Cosas de Anteayer.-

Hoy me acerqué por el centro de la capital para hacer una de mis comidas tardías en un sitio clásico, de los de toda la vida, decoradas las paredes con greca de azulejos coloridos a modo de friso, y mesas de mármol Macael sobre pies negros en forja, y me gustó. Me atrajo el ambiente, lo limpio y diáfano del lugar, la heterogeneidad, el pescado (un pixín con almejas enormes, de esas que casi saben a jamón ibérico, como suele bromear un amigo) y algo que echaba en falta desde tiempo atrás: Un grupito de tres o cuatro hombres jubilados, su café y su orujito en mano, charlando de sus cosas alegremente, utilizando su jerga de siempre.
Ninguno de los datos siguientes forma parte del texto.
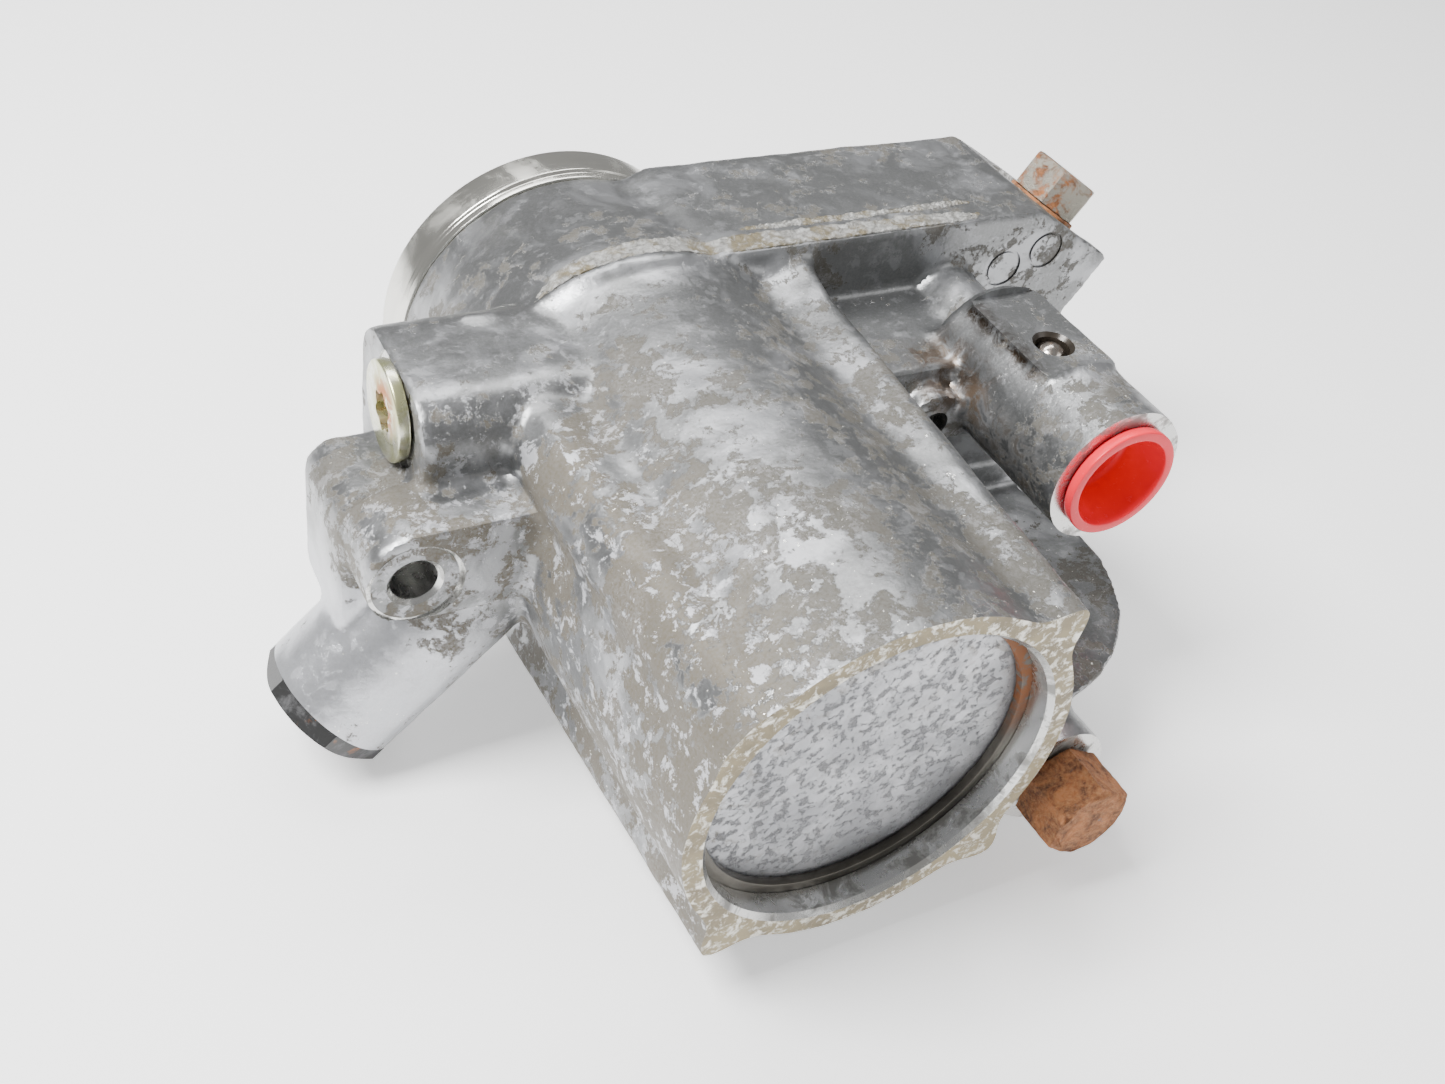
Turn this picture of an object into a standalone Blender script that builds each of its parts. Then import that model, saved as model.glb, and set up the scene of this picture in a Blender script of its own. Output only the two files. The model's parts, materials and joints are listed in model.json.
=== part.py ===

Tan sólo faltó el golpeteo enérgico de las fichas de dominó o el soniquete del “dos de envite a grande, la chica en paso, tus pares y los míos (ellos no tienen) y los dos del juego más tres de treinta y una” y el “¡Rosa, ponme otro con hielo, por favor!”.

Y es que el marcaje territorial del lince ibérico es diferente a todo. Tiene una estética sublime y unas tablas que ni la Niña de los Peines podría superar. O bien aparcamos al felino, colocamos mesas y sillas de bambú y música chill-out y hombretones morenazos descomunales vestidos con guayabera blanco luminoso, estilo “¡busque, compare y si encuentra algo mejor, cómprelo!”. 
Faltó sacar del bolso uno de mis abanicos, que colecciono, y los tengo de todos los tamaños, pintados a mano, modernos o con motivos florales, porque “Mari Pili no estaba a mi ‘lao’ con la radio y un ‘helao’, ni una nube bajo el sol dormitando ¡qué calor!”.

No sé, por un momento, un escaso instante en el que no he querido observar la monotonía de los teléfonos móviles circundantes, he recordado las misas infantiles en Hoyo y la musiquilla de las pulseras de monedas de oro abriendo y cerrando varillas con enérgico movimiento de muñeca, capaz de refrescar a todo un banco de lado a lado y golpear con disimulo y ligereza el cogote del nieto preadolescente en su charla durante la homilía, siempre excesiva para la época del año y las horas. 
Y después el bar de los pinchitos de Serrano, aquel en el que, cuando el encargado no miraba, dejábamos caer algún palillo al suelo antes de que los contara para cobrar.

Y, muy sonriente, marché con esta fresca, y no otra, a buscar un granizado de café que no encontré y sustituí añadiendo un solo cortito con sacarina a otro de limón. Así, entre un limón y medio limón y cuatro limones y medio limón, tres gorriones asilvestrados y alguna paloma tontorrona transcurrió plácidamente mi sobremesa, quedándome pasmada, como el rey, ante las múltiples nacionalidades de los camareros (y las camareras) y añorando aquella cafetería de Fuencarral en la que, segundos antes de servir los bocatas de calamares fritos, el susodicho atronaba las membranas timpánicas de todos con un “¡al fondo hay sitio!. Pero para eso falta mucho, o ya lo hemos perdido, porque la distancia social es imprescindible, eso dicen. ¡Ay, Señor, Señor!, ¿adónde nos va a llevar esta juventud de hoy?.